→ Written request
Repeat, exactly as written, every line from the one holding "PLUG_END = coil_point(COIL_TURNS)" through the one holding "obj.matrix_parent_inverse = Matrix.Identity(4)". Leave out all other lines.
======== Data extract
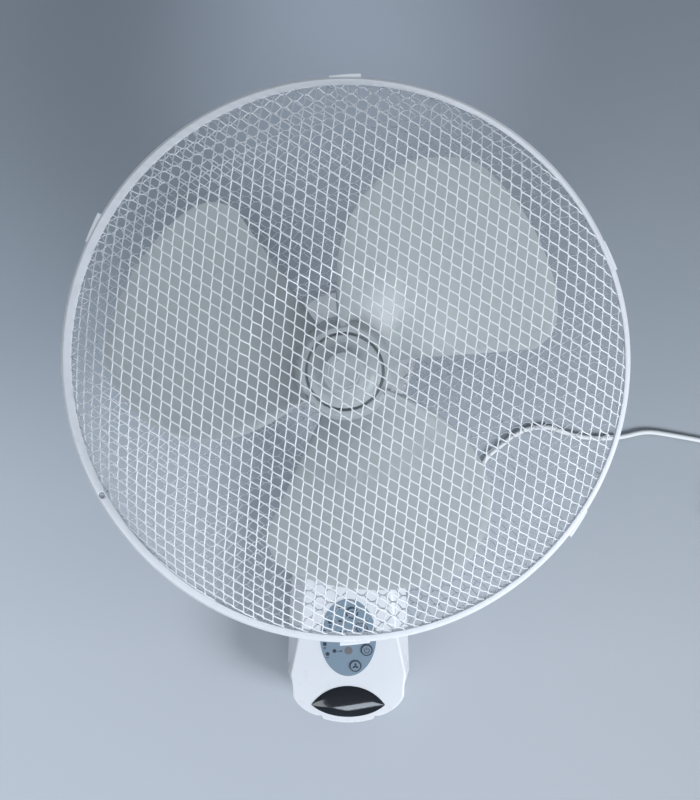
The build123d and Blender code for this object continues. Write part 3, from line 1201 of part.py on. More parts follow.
# ---------------------------------------------------------------- power cord
with BuildPart() as cord_gland:
    block(
        GLAND_X,
        (-POCKET_DEPTH, -GLAND_WALL_GAP),
        (GLAND_Z - GLAND_HALF_HEIGHT, GLAND_Z + GLAND_HALF_HEIGHT),
    )
    with Locations(Location((GLAND_X[1] + RELIEF_LENGTH / 2, CORD_Y, GLAND_Z), (0, 90, 0))):
        Cone(RELIEF_ROOT_RADIUS, RELIEF_TIP_RADIUS, RELIEF_LENGTH)
save(cord_gland.part, "cord_gland")

route = [Vector(x, CORD_Y, z) for x, z in CORD_POINTS]
radii = []
for before, corner, after in zip(route, route[1:], route[2:]):
    turn = (corner - before).get_angle(after - corner)
    shorter = min((corner - before).length, (after - corner).length)
    radii.append(CORD_ARC_SHARE * shorter / tan(radians(turn / 2)))
print("cord radii", [round(radius) for radius in radii])

with BuildPart() as power_cord:
    with BuildLine() as cord_path:
        FilletPolyline(*route, radius=radii)
    with BuildSketch(Plane(origin=route[0], z_dir=route[1] - route[0])):
        Circle(CORD_RADIUS)
    sweep()
cord_length = sum(edge.length for edge in cord_path.edges())
cord_share = power_cord.part.volume / (pi * CORD_RADIUS**2 * cord_length)
print("cord length", round(cord_length), "volume share", round(cord_share, 4))
save(power_cord.part, "power_cord")

COIL_OUTER_RADIUS = COIL_INNER_RADIUS + LAYER_TURNS * COIL_PITCH
LEAD = 2 * CORD_RADIUS
COIL_X = CORD_POINTS[-1][0] + LEAD
COIL_Z = CORD_POINTS[-1][1] - COIL_OUTER_RADIUS
COIL_TURNS = COIL_LAYERS * LAYER_TURNS + (COIL_LAYERS - 1) * CLIMB_TURNS


def coil_point(turns):
    """The coil's centre line after a number of turns: clockwise, in and out, one layer at a time."""
    stage = LAYER_TURNS + CLIMB_TURNS
    layer = min(int(turns / stage), COIL_LAYERS - 1)
    along = turns - layer * stage
    climb = max(0.0, along - LAYER_TURNS) / CLIMB_TURNS
    wound = min(along, LAYER_TURNS) * COIL_PITCH
    inward = layer % 2 == 0
    radius = COIL_OUTER_RADIUS - wound if inward else COIL_INNER_RADIUS + wound
    rise = (1 - cos(pi * climb)) / 2
    angle = pi / 2 - 2 * pi * turns
    return Vector(
        COIL_X + radius * cos(angle), CORD_Y - (layer + rise) * LAYER_PITCH, COIL_Z + radius * sin(angle)
    )


def coil_heading(turns):
    """The direction of the coil's centre line, from the half turns on either side of a point."""
    return Vector(sin(2 * pi * turns + pi / 2), 0, -sin(2 * pi * turns)).normalized()


def biarc(start, start_way, end, end_way):
    """The point and the direction where two arcs that join two headings meet."""
    chord = end - start
    both = start_way + end_way
    a = 2 * (start_way.dot(end_way) - 1)
    b = -2 * chord.dot(both)
    c = chord.dot(chord)
    reach = -c / b if abs(a) < 1e-9 else (-b - (b * b - 4 * a * c) ** 0.5) / (2 * a)
    first, second = start + start_way * reach, end - end_way * reach
    return (first + second) * 0.5, (second - first).normalized()


with BuildPart() as cord_coil:
    quarters = int(round(COIL_TURNS * 4))
    with BuildLine() as coil_path:
        start = coil_point(0)
        Line(start - coil_heading(0) * LEAD, start)
        for quarter in range(quarters):
            ends = quarter / 4, (quarter + 1) / 4
            near, far = coil_point(ends[0]), coil_point(ends[1])
            meet, way = biarc(near, coil_heading(ends[0]), far, coil_heading(ends[1]))
            TangentArc(near, meet, tangent=coil_heading(ends[0]))
            TangentArc(meet, far, tangent=way)
        finish = coil_point(COIL_TURNS)
        Line(finish, finish + coil_heading(COIL_TURNS) * LEAD)
    with BuildSketch(Plane(origin=start - coil_heading(0) * LEAD, z_dir=coil_heading(0))):
        Circle(CORD_RADIUS)
    sweep()
coil_length = sum(edge.length for edge in coil_path.edges())
coil_share = cord_coil.part.volume / (pi * CORD_RADIUS**2 * coil_length)
print("coil length", round(coil_length), "volume share", round(coil_share, 4))
edge_steps = 6
line_points = [edge @ (step / edge_steps) for edge in coil_path.edges() for step in range(edge_steps)]
half_turn = 4 * edge_steps
least = min(
    (line_points[i] - line_points[j]).length - 2 * CORD_RADIUS
    for i in range(len(line_points))
    for j in range(i + half_turn, len(line_points))
)
print("coil least gap", round(least, 2))
save(cord_coil.part, "cord_coil")

with BuildPart() as coil_tie:
    deep_y = CORD_Y - (COIL_LAYERS - 1) * LAYER_PITCH - CORD_RADIUS - TIE_GAP
    near_y = CORD_Y + CORD_RADIUS + TIE_GAP
    inner_x = COIL_X + COIL_INNER_RADIUS - CORD_RADIUS - TIE_GAP
    outer_x = COIL_X + COIL_OUTER_RADIUS + CORD_RADIUS + TIE_GAP
    band = (COIL_Z - TIE_WIDTH / 2, COIL_Z + TIE_WIDTH / 2)
    block(
        (inner_x - TIE_THICKNESS, outer_x + TIE_THICKNESS),
        (deep_y - TIE_THICKNESS, near_y + TIE_THICKNESS),
        band,
    )
    block((inner_x, outer_x), (deep_y, near_y), band, mode=Mode.SUBTRACT)
save(coil_tie.part, "coil_tie")

PLUG_END = coil_point(COIL_TURNS) + coil_heading(COIL_TURNS) * LEAD
with BuildPart() as plug:
    plug_y, plug_z = PLUG_END.Y, PLUG_END.Z
    neck_x = PLUG_END.X - PLUG_NECK_LENGTH
    shoulder_x = neck_x - PLUG_TAPER_LENGTH
    rod_x(PLUG_NECK_RADIUS, (neck_x, PLUG_END.X), plug_y, plug_z)
    for section_x, (width, thickness) in (
        (neck_x, PLUG_NECK_SIZE),
        (shoulder_x, (PLUG_WIDTH, PLUG_THICKNESS)),
    ):
        with BuildSketch(Plane(origin=(section_x, plug_y, plug_z), x_dir=(0, 0, 1), z_dir=(-1, 0, 0))):
            RectangleRounded(width, thickness, PLUG_ROUND)
    loft()
    block(
        (PLUG_END.X - PLUG_LENGTH, shoulder_x),
        (plug_y - PLUG_THICKNESS / 2, plug_y + PLUG_THICKNESS / 2),
        (plug_z - PLUG_WIDTH / 2, plug_z + PLUG_WIDTH / 2),
    )
save(plug.part, "plug")

with BuildPart() as plug_pins:
    for side in (-1, 1):
        rod_x(
            PIN_RADIUS, (PLUG_END.X - PLUG_LENGTH - PIN_LENGTH, PLUG_END.X - PLUG_LENGTH),
            plug_y, plug_z + side * PIN_SPACING / 2,
        )
save(plug_pins.part, "plug_pins")
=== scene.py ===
"""Looks of the wall mounted fan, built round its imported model.

Metres, in the model's frame: X right, Y into the wall, Z up. The wall is the plane Y = 0.
"""

import json
from math import asin, atan, atan2, cos, dist, hypot, pi, radians, sin, sqrt

import bmesh
import bpy
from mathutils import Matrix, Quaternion, Vector


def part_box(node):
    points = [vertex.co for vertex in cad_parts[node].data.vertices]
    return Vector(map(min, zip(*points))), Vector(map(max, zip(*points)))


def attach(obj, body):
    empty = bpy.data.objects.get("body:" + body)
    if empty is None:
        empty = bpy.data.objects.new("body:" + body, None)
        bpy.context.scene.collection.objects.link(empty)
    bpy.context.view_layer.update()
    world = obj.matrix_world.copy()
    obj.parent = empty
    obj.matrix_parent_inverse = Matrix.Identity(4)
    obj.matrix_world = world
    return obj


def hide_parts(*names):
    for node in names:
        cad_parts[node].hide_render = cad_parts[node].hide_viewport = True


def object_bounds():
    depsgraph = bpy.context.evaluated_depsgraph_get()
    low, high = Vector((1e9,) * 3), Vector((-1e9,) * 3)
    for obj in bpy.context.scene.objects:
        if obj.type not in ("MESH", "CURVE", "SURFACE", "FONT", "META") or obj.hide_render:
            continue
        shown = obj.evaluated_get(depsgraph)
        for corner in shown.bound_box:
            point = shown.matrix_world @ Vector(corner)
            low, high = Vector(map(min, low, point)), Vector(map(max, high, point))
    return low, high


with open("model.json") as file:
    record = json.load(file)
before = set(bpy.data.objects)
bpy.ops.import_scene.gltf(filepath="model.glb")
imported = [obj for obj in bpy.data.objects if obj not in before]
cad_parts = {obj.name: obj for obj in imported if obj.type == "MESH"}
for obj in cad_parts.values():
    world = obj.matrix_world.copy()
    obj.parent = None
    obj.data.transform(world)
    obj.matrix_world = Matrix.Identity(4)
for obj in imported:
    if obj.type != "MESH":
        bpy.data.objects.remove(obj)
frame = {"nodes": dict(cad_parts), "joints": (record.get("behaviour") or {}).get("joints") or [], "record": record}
cad_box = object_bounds()

SPIN_Z = next(joint["pos_m"][2] for joint in frame["joints"] if joint["name"] == "spin")
TAU = 2 * pi

# -------- camera
# AIM, on the wheel's axis, is seen at AIM_PIXEL in a picture of IMAGE_SIZE, from CAMERA_DISTANCE away.
IMAGE_SIZE = (700.0, 800.0)
AIM = Vector((0.0, -0.25, SPIN_Z))
AIM_PIXEL = (345.22, 366.28)
FOCAL_PIXELS = 1520.0
SENSOR_WIDTH = 36.0
CAMERA_DISTANCE = 1.2053
CAMERA_ELEVATION = radians(6.8)
CAMERA_AZIMUTH = radians(0.8)


def make_camera():
    """A camera a little above the wheel's axis and to its right, turned so that AIM falls on AIM_PIXEL."""
    level = cos(CAMERA_ELEVATION)
    away = Vector((
        sin(CAMERA_AZIMUTH) * level, -cos(CAMERA_AZIMUTH) * level, sin(CAMERA_ELEVATION),
    ))
    down = CAMERA_ELEVATION + atan((IMAGE_SIZE[1] / 2 - AIM_PIXEL[1]) / FOCAL_PIXELS)
    right = atan((IMAGE_SIZE[0] / 2 - AIM_PIXEL[0]) / FOCAL_PIXELS) - CAMERA_AZIMUTH
    data = bpy.data.cameras.new("camera")
    data.sensor_fit = "HORIZONTAL"
    data.sensor_width = SENSOR_WIDTH
    data.lens = SENSOR_WIDTH * FOCAL_PIXELS / IMAGE_SIZE[0]
    camera = add_object("camera", data)
    camera.location = AIM + away * CAMERA_DISTANCE
    camera.rotation_euler = (pi / 2 - down, 0.0, -right)
    bpy.context.scene.camera = camera


# -------- materials
SOCKETS = {"specular": "Specular IOR Level", "coat": "Coat Weight"}
# Places on a noise, which lies between 0 and 1, where a varied value is at its low and at its high end
NOISE_LOW, NOISE_HIGH = 0.3, 0.7
# Moulded plastic: noise scales in cycles per metre, and how far tone and gloss vary
TONE_SCALE = 9.0
GLOSS_SCALE = 60.0
TONE_SPREAD = 0.03
PLASTIC_GLOSS = (0.85, 1.15)
# Metal: the same, with its grain's depth in metres
METAL_TONE_SCALE = 120.0
METAL_GRAIN_SCALE = 400.0
METAL_SHADE = 0.88
METAL_GLOSS = (0.8, 1.25)
METAL_GRAIN_DEPTH = 0.00002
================
→ Expected answer
PLUG_END = coil_point(COIL_TURNS) + coil_heading(COIL_TURNS) * LEAD
with BuildPart() as plug:
    plug_y, plug_z = PLUG_END.Y, PLUG_END.Z
    neck_x = PLUG_END.X - PLUG_NECK_LENGTH
    shoulder_x = neck_x - PLUG_TAPER_LENGTH
    rod_x(PLUG_NECK_RADIUS, (neck_x, PLUG_END.X), plug_y, plug_z)
    for section_x, (width, thickness) in (
        (neck_x, PLUG_NECK_SIZE),
        (shoulder_x, (PLUG_WIDTH, PLUG_THICKNESS)),
    ):
        with BuildSketch(Plane(origin=(section_x, plug_y, plug_z), x_dir=(0, 0, 1), z_dir=(-1, 0, 0))):
            RectangleRounded(width, thickness, PLUG_ROUND)
    loft()
    block(
        (PLUG_END.X - PLUG_LENGTH, shoulder_x),
        (plug_y - PLUG_THICKNESS / 2, plug_y + PLUG_THICKNESS / 2),
        (plug_z - PLUG_WIDTH / 2, plug_z + PLUG_WIDTH / 2),
    )
save(plug.part, "plug")

with BuildPart() as plug_pins:
    for side in (-1, 1):
        rod_x(
            PIN_RADIUS, (PLUG_END.X - PLUG_LENGTH - PIN_LENGTH, PLUG_END.X - PLUG_LENGTH),
            plug_y, plug_z + side * PIN_SPACING / 2,
        )
save(plug_pins.part, "plug_pins")
=== scene.py ===
"""Looks of the wall mounted fan, built round its imported model.

Metres, in the model's frame: X right, Y into the wall, Z up. The wall is the plane Y = 0.
"""

import json
from math import asin, atan, atan2, cos, dist, hypot, pi, radians, sin, sqrt

import bmesh
import bpy
from mathutils import Matrix, Quaternion, Vector


def part_box(node):
    points = [vertex.co for vertex in cad_parts[node].data.vertices]
    return Vector(map(min, zip(*points))), Vector(map(max, zip(*points)))


def attach(obj, body):
    empty = bpy.data.objects.get("body:" + body)
    if empty is None:
        empty = bpy.data.objects.new("body:" + body, None)
        bpy.context.scene.collection.objects.link(empty)
    bpy.context.view_layer.update()
    world = obj.matrix_world.copy()
    obj.parent = empty
    obj.matrix_parent_inverse = Matrix.Identity(4)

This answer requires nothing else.